▼

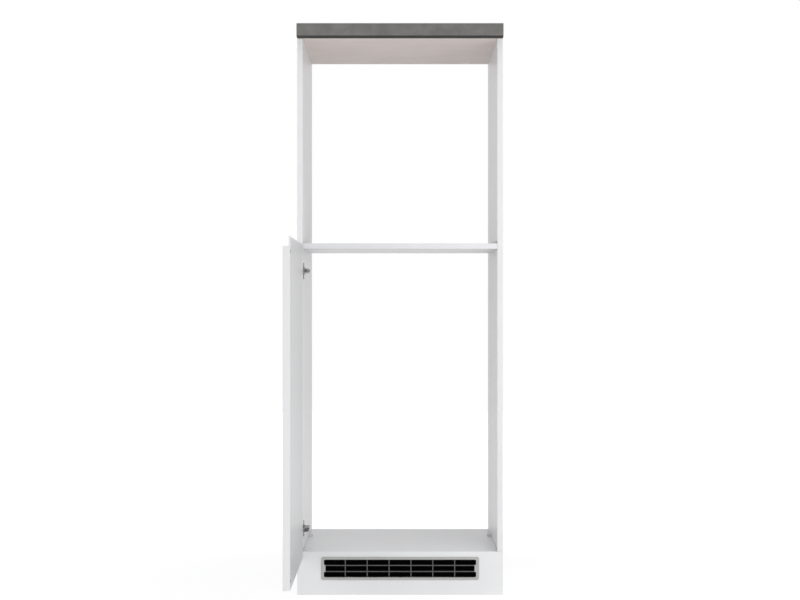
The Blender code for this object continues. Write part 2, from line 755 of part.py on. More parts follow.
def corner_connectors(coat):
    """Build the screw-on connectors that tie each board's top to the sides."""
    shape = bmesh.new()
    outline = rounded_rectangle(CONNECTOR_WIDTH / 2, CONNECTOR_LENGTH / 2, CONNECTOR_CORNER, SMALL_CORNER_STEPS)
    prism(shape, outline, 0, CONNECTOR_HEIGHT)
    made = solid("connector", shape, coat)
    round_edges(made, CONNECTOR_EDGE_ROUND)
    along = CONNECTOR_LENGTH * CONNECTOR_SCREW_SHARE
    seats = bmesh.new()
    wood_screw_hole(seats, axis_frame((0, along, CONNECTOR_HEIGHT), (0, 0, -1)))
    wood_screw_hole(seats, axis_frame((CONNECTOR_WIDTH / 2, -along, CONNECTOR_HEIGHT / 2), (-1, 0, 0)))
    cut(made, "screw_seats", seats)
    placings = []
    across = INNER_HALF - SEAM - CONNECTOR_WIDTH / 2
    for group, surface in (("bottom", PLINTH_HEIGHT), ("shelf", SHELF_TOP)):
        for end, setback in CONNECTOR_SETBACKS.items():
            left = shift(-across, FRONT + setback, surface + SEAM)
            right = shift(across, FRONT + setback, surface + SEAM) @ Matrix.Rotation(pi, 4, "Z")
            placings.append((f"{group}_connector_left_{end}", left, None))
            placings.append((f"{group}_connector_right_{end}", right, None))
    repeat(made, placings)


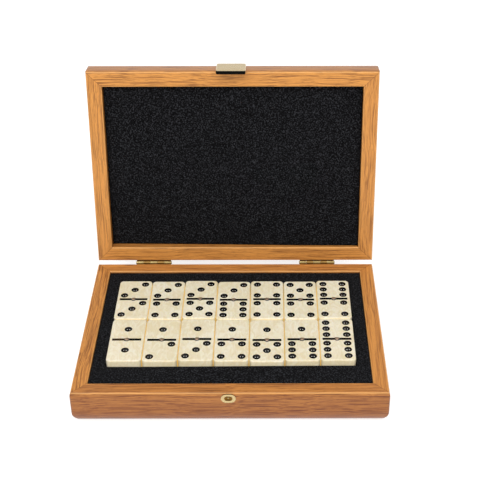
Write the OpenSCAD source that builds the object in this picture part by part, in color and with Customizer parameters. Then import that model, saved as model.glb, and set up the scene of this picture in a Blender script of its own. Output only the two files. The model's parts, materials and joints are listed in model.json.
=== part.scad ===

▲

Written problem: Say how many lines above contain the string "that". Answer with the number only.

Reply: 2